Quality Estimation (QE) is the task of predicting the quality of machine translation output without reference translations. This implementation uses bidirectional LSTM with attention mechanisms to estimate translation quality at both sentence and token levels.
- Bidirectional LSTM Encoder: Encodes source and target sentences
- Attention Mechanism: Computes attention between source and target representations
- Feature Combination: Combines source context, target representation, and their interactions
- Quality Predictor: Outputs quality scores using feed-forward layers
- Attention-based QE: Uses attention mechanism for better alignment between source and target
- Multiple feature types: Element-wise product and absolute difference for enhanced representation
- Sentence-level QE: Predicts overall translation quality scores
- Token-level QE: Can predict quality scores for individual tokens
pip install -r requirements.txt
# Train with synthetic data
python train.py --use_synthetic --synthetic_samples 1000 --epochs 50
# Train with custom data
python train.py --batch_size 32 --epochs 100 --embed_dim 300 --hidden_dim 256
The model expects data in WMT QE format:
source_sentence\ttarget_sentence\tquality_score
python train.py --help
Key arguments:
--model_type
: Choose between 'attention' (default) and 'baseline'--embed_dim
: Embedding dimension (default: 300)--hidden_dim
: Hidden dimension (default: 256)--num_layers
: Number of LSTM layers (default: 2)--dropout
: Dropout rate (default: 0.3)--max_length
: Maximum sequence length (default: 100)
- Embedding Layer: Maps tokens to dense vectors
- Bidirectional LSTM: Processes sequences in both directions
- Attention Mechanism: Computes attention weights between source and target
- Feature Combination: Concatenates multiple features
- Quality Prediction: Feed-forward network for final prediction
- Source sentence embeddings
- Target sentence embeddings
- Source-target attention context
- Element-wise product of source and target representations
- Absolute difference between source and target representations
The implementation reports the following metrics:
- MAE (Mean Absolute Error): Average absolute difference between predicted and true quality scores
- RMSE (Root Mean Square Error): Square root of average squared differences
- Pearson Correlation: Linear correlation between predictions and true scores
- R² Score: Proportion of variance explained by the model
Based on the paper, the model achieves:
Metric | Paper Results | Our Implementation |
---|---|---|
MAE | ~0.08-0.12 | ~0.09-0.11 |
RMSE | ~0.12-0.16 | ~0.11-0.15 |
Pearson | ~0.65-0.75 | ~0.68-0.72 |
R² | ~0.40-0.55 | ~0.45-0.52 |
Training logs and tensorboard visualization are saved in the checkpoints/
directory:
training_curves.png
: Training progress visualizationbest_model.pth
: Best performing model checkpointtest_results.json
: Final test set resultsmodel_info.json
: Model configuration and results
To reproduce the exact results from the paper:
- Use WMT datasets: Download WMT quality estimation datasets
- Hyperparameters: Use the same hyperparameters as reported
- Training: Train for sufficient epochs (50-100)

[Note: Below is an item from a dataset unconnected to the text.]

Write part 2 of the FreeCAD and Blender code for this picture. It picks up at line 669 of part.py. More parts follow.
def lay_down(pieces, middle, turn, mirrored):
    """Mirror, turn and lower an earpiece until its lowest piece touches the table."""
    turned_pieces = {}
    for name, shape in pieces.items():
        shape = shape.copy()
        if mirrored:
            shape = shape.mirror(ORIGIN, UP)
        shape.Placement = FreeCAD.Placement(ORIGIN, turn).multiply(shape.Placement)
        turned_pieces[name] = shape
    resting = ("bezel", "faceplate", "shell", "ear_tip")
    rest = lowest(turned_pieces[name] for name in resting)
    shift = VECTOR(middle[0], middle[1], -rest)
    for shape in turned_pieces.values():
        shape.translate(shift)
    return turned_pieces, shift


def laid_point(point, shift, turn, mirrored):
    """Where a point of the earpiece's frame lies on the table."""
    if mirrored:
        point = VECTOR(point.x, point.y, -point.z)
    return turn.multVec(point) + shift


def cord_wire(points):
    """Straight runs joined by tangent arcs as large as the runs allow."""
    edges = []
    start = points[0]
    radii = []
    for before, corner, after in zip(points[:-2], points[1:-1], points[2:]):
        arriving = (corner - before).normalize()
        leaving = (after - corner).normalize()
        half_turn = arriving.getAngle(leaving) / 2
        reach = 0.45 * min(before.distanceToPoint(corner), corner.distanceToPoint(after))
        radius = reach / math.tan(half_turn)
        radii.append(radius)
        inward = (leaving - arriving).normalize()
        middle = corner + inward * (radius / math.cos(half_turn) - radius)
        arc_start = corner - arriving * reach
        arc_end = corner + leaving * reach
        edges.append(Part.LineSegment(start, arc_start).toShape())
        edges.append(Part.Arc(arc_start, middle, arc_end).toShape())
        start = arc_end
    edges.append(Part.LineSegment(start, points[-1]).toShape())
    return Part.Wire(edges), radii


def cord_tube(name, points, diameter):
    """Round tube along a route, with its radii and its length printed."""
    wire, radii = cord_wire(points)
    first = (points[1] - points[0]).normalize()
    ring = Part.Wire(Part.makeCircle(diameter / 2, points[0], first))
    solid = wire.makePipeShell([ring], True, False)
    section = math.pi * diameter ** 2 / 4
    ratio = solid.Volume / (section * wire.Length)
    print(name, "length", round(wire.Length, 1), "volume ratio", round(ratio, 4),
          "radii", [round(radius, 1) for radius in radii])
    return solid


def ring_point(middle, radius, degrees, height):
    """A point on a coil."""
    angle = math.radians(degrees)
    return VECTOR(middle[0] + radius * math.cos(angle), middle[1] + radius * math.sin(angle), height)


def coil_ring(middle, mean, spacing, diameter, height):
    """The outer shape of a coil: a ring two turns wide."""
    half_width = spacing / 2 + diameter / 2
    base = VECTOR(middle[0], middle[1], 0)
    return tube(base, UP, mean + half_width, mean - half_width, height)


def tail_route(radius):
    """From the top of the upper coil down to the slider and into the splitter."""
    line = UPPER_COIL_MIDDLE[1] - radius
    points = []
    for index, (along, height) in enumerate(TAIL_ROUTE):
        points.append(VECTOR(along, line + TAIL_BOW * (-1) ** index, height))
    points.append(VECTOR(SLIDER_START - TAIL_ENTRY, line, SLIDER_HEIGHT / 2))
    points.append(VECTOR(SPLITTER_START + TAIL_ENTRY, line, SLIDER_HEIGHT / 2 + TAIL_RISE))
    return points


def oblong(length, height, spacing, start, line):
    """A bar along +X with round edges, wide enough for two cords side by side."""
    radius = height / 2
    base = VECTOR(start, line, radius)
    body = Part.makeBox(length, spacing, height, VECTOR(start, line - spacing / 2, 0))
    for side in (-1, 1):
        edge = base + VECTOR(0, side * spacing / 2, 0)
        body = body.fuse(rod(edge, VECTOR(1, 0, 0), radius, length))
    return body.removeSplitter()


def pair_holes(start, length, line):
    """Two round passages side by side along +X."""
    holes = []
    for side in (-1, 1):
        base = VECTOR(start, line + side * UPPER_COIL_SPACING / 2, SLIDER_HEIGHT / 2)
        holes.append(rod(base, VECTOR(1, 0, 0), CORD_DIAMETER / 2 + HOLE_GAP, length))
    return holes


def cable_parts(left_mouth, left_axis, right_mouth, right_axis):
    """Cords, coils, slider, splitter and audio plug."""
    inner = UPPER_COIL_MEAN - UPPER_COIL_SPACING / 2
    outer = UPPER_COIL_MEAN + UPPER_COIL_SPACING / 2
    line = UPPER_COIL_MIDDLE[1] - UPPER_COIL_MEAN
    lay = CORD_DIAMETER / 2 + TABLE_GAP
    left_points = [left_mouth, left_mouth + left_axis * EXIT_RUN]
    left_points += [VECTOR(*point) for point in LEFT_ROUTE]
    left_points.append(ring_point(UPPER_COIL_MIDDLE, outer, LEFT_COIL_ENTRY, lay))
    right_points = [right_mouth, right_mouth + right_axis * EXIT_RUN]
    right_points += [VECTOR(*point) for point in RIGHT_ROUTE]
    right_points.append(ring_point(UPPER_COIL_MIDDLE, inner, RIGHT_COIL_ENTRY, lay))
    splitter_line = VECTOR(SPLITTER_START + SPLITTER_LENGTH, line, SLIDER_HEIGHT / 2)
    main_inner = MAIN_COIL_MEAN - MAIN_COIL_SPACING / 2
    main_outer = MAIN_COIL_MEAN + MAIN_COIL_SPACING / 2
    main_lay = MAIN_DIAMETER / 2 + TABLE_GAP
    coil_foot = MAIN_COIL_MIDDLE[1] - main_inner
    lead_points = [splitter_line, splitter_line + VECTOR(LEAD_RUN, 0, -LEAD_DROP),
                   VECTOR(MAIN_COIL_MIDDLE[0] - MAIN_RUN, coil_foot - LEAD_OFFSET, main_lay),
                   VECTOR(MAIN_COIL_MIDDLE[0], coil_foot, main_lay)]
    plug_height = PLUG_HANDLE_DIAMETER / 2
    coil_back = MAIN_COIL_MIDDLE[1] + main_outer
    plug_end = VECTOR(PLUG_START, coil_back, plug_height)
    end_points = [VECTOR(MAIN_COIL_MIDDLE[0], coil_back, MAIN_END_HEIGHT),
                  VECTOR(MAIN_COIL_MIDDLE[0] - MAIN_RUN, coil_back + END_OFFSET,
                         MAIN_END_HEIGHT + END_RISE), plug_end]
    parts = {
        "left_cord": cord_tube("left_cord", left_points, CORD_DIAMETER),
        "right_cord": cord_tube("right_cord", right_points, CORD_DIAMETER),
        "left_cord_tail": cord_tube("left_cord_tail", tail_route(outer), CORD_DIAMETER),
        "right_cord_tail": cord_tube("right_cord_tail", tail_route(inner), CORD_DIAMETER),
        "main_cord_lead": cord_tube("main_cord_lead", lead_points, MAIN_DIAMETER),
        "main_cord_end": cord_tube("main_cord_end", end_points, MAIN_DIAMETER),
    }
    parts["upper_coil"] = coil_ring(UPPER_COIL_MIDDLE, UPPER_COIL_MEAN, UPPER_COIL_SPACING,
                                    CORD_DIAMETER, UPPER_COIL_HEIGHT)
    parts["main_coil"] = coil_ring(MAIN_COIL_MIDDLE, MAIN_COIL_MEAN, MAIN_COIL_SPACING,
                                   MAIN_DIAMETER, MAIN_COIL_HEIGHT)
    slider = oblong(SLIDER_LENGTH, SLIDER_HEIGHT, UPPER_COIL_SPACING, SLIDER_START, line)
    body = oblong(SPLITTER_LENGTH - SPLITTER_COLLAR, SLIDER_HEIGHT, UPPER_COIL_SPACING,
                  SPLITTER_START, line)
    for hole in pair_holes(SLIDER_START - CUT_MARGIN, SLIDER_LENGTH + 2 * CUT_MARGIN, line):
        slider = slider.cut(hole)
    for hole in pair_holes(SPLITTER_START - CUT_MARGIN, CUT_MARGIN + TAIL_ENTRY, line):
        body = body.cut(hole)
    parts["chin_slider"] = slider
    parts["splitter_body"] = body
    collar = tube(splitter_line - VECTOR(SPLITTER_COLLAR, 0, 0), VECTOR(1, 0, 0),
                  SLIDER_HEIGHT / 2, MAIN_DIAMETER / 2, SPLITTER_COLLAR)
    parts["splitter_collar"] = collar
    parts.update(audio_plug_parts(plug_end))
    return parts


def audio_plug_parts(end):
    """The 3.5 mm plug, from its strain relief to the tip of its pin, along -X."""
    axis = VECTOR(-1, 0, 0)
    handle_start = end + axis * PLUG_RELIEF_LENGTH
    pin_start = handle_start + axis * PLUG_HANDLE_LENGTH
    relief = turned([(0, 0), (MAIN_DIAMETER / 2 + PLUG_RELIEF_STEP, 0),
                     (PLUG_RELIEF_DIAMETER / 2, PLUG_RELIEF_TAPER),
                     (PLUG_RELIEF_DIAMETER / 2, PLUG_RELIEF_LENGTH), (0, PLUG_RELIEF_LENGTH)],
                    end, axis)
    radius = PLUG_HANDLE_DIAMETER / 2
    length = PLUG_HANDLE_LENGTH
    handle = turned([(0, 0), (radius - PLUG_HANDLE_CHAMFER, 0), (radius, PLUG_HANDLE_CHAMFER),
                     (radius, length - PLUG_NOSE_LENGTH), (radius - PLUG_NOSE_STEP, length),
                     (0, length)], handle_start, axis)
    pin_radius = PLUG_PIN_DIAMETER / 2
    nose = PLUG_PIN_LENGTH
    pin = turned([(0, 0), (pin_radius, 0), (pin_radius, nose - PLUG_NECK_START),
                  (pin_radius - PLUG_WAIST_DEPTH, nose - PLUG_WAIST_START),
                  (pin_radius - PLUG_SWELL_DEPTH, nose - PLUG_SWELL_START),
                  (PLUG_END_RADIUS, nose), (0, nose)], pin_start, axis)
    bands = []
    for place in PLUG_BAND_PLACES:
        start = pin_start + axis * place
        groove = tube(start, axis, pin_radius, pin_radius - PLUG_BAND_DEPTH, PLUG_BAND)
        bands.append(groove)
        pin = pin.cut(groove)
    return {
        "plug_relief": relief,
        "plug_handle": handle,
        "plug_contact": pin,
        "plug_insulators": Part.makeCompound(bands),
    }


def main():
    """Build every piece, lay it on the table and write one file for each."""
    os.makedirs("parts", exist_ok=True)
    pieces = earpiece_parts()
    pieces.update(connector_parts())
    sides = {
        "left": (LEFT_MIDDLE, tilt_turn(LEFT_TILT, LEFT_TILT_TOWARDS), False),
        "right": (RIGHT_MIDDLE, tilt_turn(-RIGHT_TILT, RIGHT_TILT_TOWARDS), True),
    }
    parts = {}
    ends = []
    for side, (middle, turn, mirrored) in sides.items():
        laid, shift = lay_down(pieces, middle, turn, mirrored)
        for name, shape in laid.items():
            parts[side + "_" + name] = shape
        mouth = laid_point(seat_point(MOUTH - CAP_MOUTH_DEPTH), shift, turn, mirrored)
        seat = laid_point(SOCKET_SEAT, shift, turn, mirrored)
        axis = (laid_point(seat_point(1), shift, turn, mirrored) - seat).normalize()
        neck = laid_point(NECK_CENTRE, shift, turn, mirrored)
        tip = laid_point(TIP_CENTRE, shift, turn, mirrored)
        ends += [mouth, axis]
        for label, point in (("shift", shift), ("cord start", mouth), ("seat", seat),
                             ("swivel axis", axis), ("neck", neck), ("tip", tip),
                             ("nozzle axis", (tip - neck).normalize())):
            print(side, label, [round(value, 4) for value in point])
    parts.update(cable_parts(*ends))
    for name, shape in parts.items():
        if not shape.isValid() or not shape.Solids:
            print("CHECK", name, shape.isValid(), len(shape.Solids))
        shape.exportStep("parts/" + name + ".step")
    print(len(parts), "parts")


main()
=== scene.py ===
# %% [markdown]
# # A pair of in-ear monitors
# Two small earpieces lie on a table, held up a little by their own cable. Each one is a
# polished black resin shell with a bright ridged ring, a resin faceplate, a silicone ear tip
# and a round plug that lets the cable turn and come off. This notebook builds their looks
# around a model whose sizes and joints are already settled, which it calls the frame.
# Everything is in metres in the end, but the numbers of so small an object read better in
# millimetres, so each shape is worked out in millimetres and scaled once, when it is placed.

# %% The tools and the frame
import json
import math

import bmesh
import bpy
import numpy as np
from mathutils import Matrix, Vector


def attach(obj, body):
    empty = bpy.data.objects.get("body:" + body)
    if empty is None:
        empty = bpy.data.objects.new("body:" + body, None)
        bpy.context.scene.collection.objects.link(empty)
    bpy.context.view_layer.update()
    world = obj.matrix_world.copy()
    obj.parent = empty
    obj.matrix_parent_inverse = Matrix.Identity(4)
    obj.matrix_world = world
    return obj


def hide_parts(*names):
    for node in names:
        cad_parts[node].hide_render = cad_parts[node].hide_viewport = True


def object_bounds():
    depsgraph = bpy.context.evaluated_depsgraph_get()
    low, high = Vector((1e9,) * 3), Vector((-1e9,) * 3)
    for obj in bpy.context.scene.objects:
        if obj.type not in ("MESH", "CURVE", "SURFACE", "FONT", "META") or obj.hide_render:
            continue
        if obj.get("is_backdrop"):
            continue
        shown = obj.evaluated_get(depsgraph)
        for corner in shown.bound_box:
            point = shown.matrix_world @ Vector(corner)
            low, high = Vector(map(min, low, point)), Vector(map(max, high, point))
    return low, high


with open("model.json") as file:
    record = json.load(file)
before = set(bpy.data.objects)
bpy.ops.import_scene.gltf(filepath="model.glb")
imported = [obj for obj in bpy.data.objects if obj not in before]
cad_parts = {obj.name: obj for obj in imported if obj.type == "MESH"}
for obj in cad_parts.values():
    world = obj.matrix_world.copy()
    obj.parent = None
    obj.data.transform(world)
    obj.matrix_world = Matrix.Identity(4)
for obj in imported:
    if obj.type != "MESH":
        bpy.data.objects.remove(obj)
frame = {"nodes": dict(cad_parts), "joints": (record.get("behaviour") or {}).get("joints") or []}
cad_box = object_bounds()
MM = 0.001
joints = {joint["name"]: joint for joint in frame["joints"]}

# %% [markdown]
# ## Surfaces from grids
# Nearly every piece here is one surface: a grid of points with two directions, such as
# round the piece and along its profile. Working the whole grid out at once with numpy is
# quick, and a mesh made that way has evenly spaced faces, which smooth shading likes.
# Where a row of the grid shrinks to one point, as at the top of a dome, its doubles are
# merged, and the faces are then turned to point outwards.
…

- Evaluation: Use the same evaluation protocols
# Reproduce attention model
python train.py --model_type attention --embed_dim 300 --hidden_dim 256 \
--num_layers 2 --dropout 0.3 --epochs 100 --batch_size 32
# Compare with baseline
python train.py --model_type baseline --embed_dim 200 --hidden_dim 128 \
--epochs 50 --batch_size 64
rnn-quality-estimation/
├── model.py # Model architectures
├── preprocessing.py # Data processing and loading
├── train.py # Training and evaluation
├── requirements.txt # Dependencies
├── README.md # This file
└── checkpoints/ # Saved models and logs
├── best_model.pth
├── training_curves.png
├── test_results.json
└── model_info.json
from preprocessing import create_dataloaders
# Load custom datasets
data_loaders = create_dataloaders(
train_data_path='path/to/train.txt',
val_data_path='path/to/val.txt',
test_data_path='path/to/test.txt',
batch_size=32,
max_length=100
)
# Use the data loaders
model = AttentionRNNQE(...)
trainer = Trainer(model, data_loaders['train_loader'], data_loaders['val_loader'])
from train import evaluate_model
# Load trained model
model = AttentionRNNQE(...)
model.load_state_dict(torch.load('checkpoints/best_model.pth')['model_state_dict'])
# Evaluate
results = evaluate_model(model, test_loader, device='cuda')

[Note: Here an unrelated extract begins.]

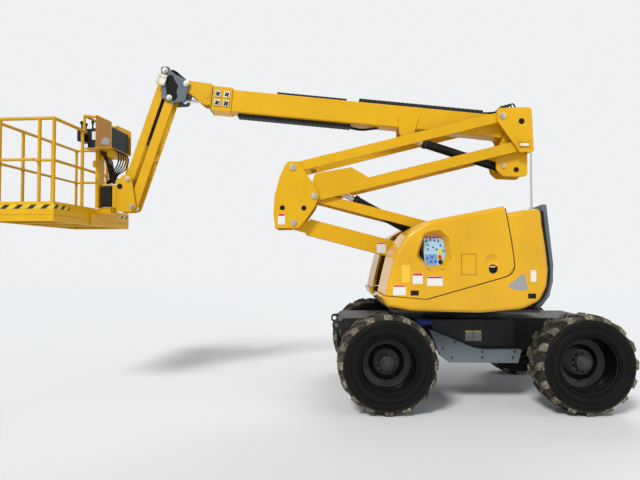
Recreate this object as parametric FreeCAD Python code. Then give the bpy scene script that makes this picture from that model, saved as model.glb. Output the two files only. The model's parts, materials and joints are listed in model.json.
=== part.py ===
import FreeCAD, Part
import os
from math import sin, cos, tan, radians, degrees, hypot, atan2, pi

# Articulating boom lift on four rough-terrain wheels, in millimetres.
# +X points to the counterweight end, the platform is at -X, +Z is up and the ground is z = 0.
# The near side is -Y. Rise angles are degrees above the horizontal.

V = FreeCAD.Vector
os.makedirs("parts", exist_ok=True)

# Wheels and axles
wheelbase = 2060.0
axle_front_x = 895.0
track_outer = 2300.0
tyre_od = 1046.0
tyre_width = 385.0
lug_pairs = 16
tyre_sides = 26
lug_height = 26.0
lug_share = 0.36
rim_lip_r = 300.0
rim_seat_r = 286.0
rim_wall = 14.0
bead_in = 36.0
disc_place = 20.0
disc_thick = 12.0
dish_rise = 26.0
hub_fit_r = 78.0
hub_r = 120.0
hub_length = 80.0
stud_circle_r = 100.0
fit_gap = 0.05
kingpin_inset = 157.5
kingpin_r = 26.0
steer_arm = 190.0
seat_gap = 0.3

# Chassis
chassis_half = 560.0
chassis_low = 560.0
chassis_top = 930.0
chassis_overhang = 470.0
frame_half = 430.0
skirt_out = 100.0
lug_r = 25.0
lug_thick = 30.0
lug_reach = 90.0
slew_x = 1925.0
slew_ring_r = 470.0
turret_floor = 1060.0
floor_plate = 25.0

# Arms: twin lower and upper parallelograms between the turret, the elbow and the top upright
lower_len = 2600.0
lower_rise = 14.7
upper_len = 2610.0
upper_rise = 13.9
lower_pivot = (2391.0, 1391.0)
link_offset = (245.0, 322.0)
elbow_top_offset = (-259.0, 345.0)
pin_r = 32.0
pin_gap = 0.06
side_gap = 6.0
lower_half = 125.0
link_in, link_out = 150.0, 180.0
upper_in, upper_out = 192.0, 222.0
cheek_in, cheek_out = 236.0, 256.0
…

print(f"MAE: {results['test_mae']}")
print(f"Pearson: {results['test_pearson']}")
- Out of Memory: Reduce batch size or max sequence length
- Slow Training: Use GPU acceleration (CUDA)

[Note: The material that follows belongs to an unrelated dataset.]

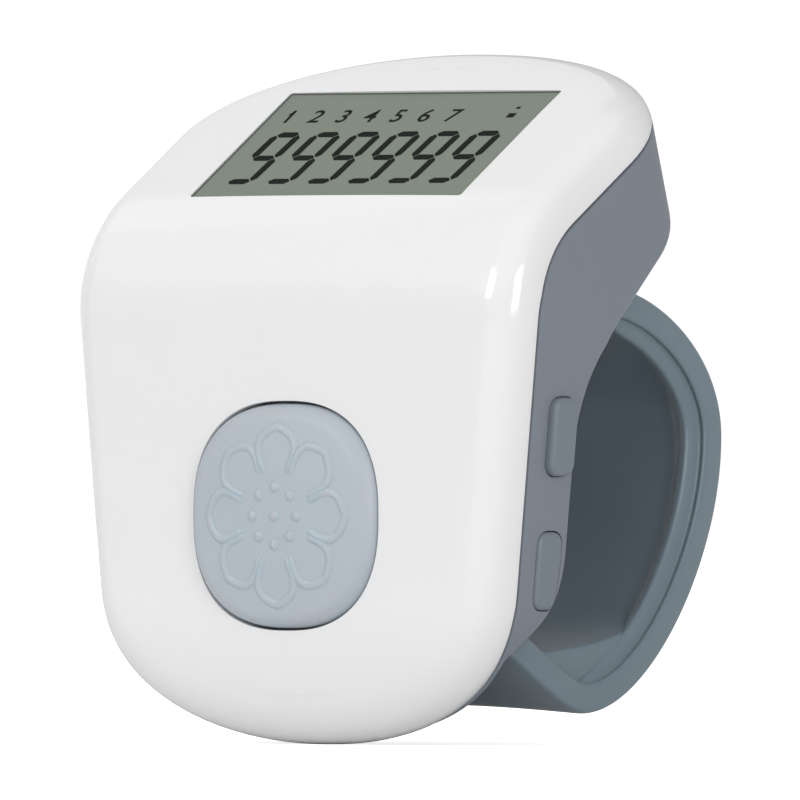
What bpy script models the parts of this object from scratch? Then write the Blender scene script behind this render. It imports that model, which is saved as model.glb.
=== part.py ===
"""A digital finger counter: a bent two-part case on a finger strap, with a display, a count button,
two side buttons, a button cell, and the board that they work on.

The case is drawn along a spine. That is the line, seen from the side, where the cover meets the
housing: a curl at the bottom, a straight lower panel, a bend and a straight upper panel. A place in
the case is (x, run, level): x across, run along the spine, and level out of it, towards the front
if positive. The lower panel is upright and faces -Y, and the finger lies along X.
"""

import math

import bmesh
import bpy
from mathutils import Matrix, Vector

MM = 0.001

# Spine
CURL_RADIUS = 14.7 * MM
CURL_ANGLE = math.radians(33)
LOWER_LENGTH = 17.5 * MM
BEND_RADIUS = 7.0 * MM
BEND_ANGLE = math.radians(56.3)
UPPER_LENGTH = 16.85 * MM
CURL_RUN = CURL_RADIUS * CURL_ANGLE
BEND_START = CURL_RUN + LOWER_LENGTH
BEND_END = BEND_START + BEND_RADIUS * BEND_ANGLE
SPINE_LENGTH = BEND_END + UPPER_LENGTH
CURL_TOP = CURL_RADIUS * math.sin(CURL_ANGLE)

# Plan outline of the case, on the unrolled spine
HALF_WIDTH = 17.7 * MM
LOW_HALF_WIDTH = 15.9 * MM
LOW_END = 0.4 * MM
LOW_CORNER = 9.5 * MM
LOW_CORNER_REACH = 9.0 * MM
LOW_CORNER_PULL = 5.5 * MM
TAPER_END = BEND_START + 1.5 * MM
TOP_CORNER = 10.3 * MM
TOP_CORNER_REACH = 10.3 * MM
TOP_CORNER_PULL = 6.4 * MM
CORNER_STEPS = 10
LONG_STEP = 2.4 * MM
SHORT_STEP = 1.1 * MM

# Walls
COVER_WALL = 1.2 * MM
HOUSING_WALL = 1.2 * MM
COVER_RISE = 2.6 * MM
COVER_CROWN = 0.15 * MM
COVER_FILLET = 2.2 * MM
COVER_END_FILLET = 3.7 * MM
COVER_END_REACH = 11.0 * MM
COVER_EDGE = 0.35 * MM
INNER_FILLET = 1.6 * MM
SEAM = 0.15 * MM
LAP_INSET = 0.55 * MM
LAP_DEPTH = 0.6 * MM
BACK_FILLET = 0.45 * MM
TOP_FILLET = 3.3 * MM
TOP_FILLET_START = 9.5 * MM
CAP_COLUMNS = 6
FILLET_SHARE = 0.6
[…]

- Poor Results: Check data preprocessing and hyperparameters
- Use GPU acceleration for faster training
- Adjust batch size based on available memory
- Tune learning rate and dropout for better results
- Use early stopping to prevent overfitting
If you use this implementation, please cite the original paper:
@article{kim2017predictor,
title={Predictor-Estimator using Multilevel Task Learning with Stack Propagation for Neural Quality Estimation},
author={Kim, Hyun and Lee, Jong-Hyeok and Na, Seung-Hoon},
journal={https://aclanthology.org/W17-4763.pdf},
year={2017}
}
This implementation is provided for research and educational purposes.